**Required work:** Set down the material below in full, matching it exactly.

━━━━━━━━━━━━━━━━

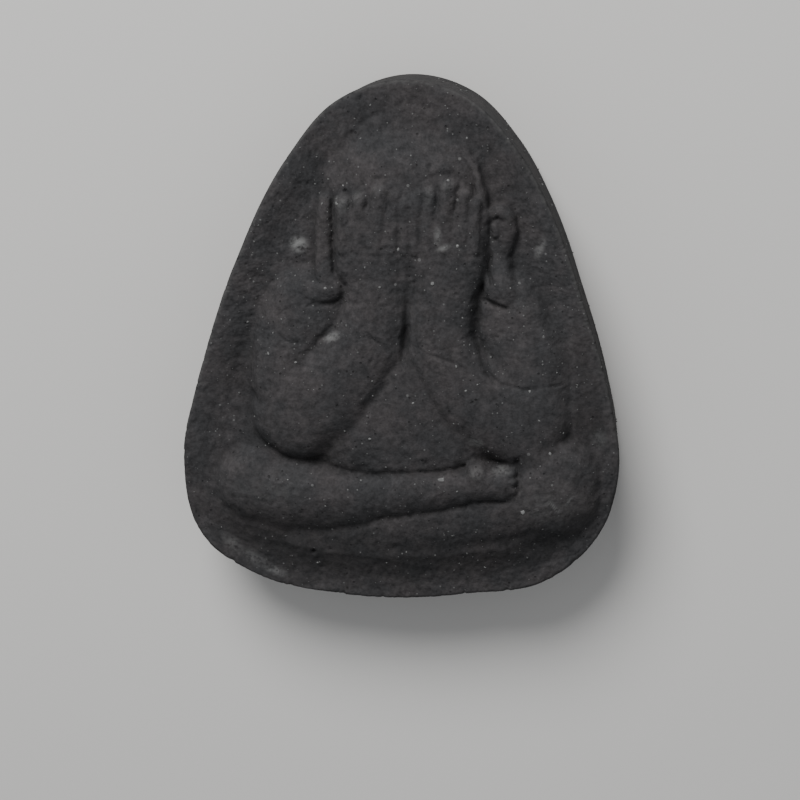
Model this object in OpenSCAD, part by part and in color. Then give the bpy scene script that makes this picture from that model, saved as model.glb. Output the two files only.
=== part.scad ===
// Pressed powder amulet tablet: a flat-backed tablet, wider at its base than at its crown,
// with a seated figure in low relief on its front. The figure sits cross-legged and holds
// both hands over its face. The tablet lies on its flat back, its front upwards and its
// crown towards +Y, and all lengths are in millimetres.

/* [Tablet] */
// Height of the tablet, from the base of its outline to its crown
tablet_h = 33.2; // [24:0.2:44]
// Thickness of the tablet at its rim
rim_t = 6.5; // [4.5:0.1:10]

/* [Relief] */
// How far the figure stands out, as a share of the heights in the tables below
relief_gain = 1; // [0.6:0.05:1.3]
// Depth of the ground beside the figure, below the rim
ground_drop = 0.45; // [0.2:0.05:0.8]
// Depth of the ground around the head, below the rim
crown_drop = 0.15; // [0:0.05:0.3]
// Depth of the ground under the crossed legs, below the rim
lap_drop = 0.8; // [0.4:0.05:1]
// How much lower the rim lies at the base than elsewhere
base_drop = 0.8; // [0:0.05:1]
// Height of each finger above the back of its hand
finger_rise = 0.2; // [0.1:0.02:0.35]

/* [Hidden] */

// The tables are drawn in millimetres about a point near the figure's middle, and scaled to
// tablet_h. Left and right are the viewer's.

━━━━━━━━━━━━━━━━

**The output:**
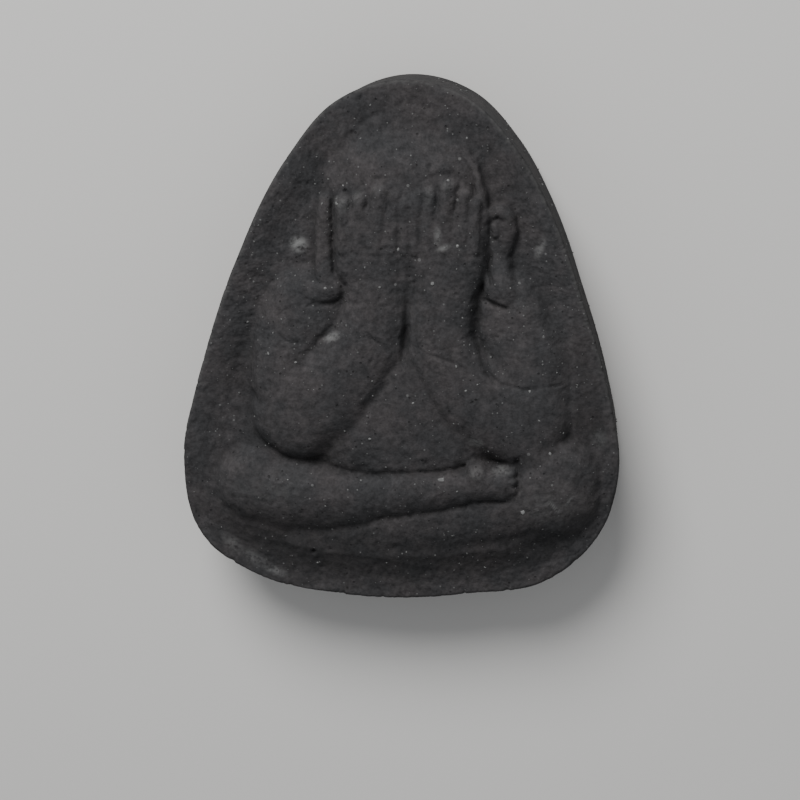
Model this object in OpenSCAD, part by part and in color. Then give the bpy scene script that makes this picture from that model, saved as model.glb. Output the two files only.
=== part.scad ===
// Pressed powder amulet tablet: a flat-backed tablet, wider at its base than at its crown,
// with a seated figure in low relief on its front. The figure sits cross-legged and holds
// both hands over its face. The tablet lies on its flat back, its front upwards and its
// crown towards +Y, and all lengths are in millimetres.

/* [Tablet] */
// Height of the tablet, from the base of its outline to its crown
tablet_h = 33.2; // [24:0.2:44]
// Thickness of the tablet at its rim
rim_t = 6.5; // [4.5:0.1:10]

/* [Relief] */
// How far the figure stands out, as a share of the heights in the tables below
relief_gain = 1; // [0.6:0.05:1.3]
// Depth of the ground beside the figure, below the rim
ground_drop = 0.45; // [0.2:0.05:0.8]
// Depth of the ground around the head, below the rim
crown_drop = 0.15; // [0:0.05:0.3]
// Depth of the ground under the crossed legs, below the rim
lap_drop = 0.8; // [0.4:0.05:1]
// How much lower the rim lies at the base than elsewhere
base_drop = 0.8; // [0:0.05:1]
// Height of each finger above the back of its hand
finger_rise = 0.2; // [0.1:0.02:0.35]

/* [Hidden] */

// The tables are drawn in millimetres about a point near the figure's middle, and scaled to
// tablet_h. Left and right are the viewer's.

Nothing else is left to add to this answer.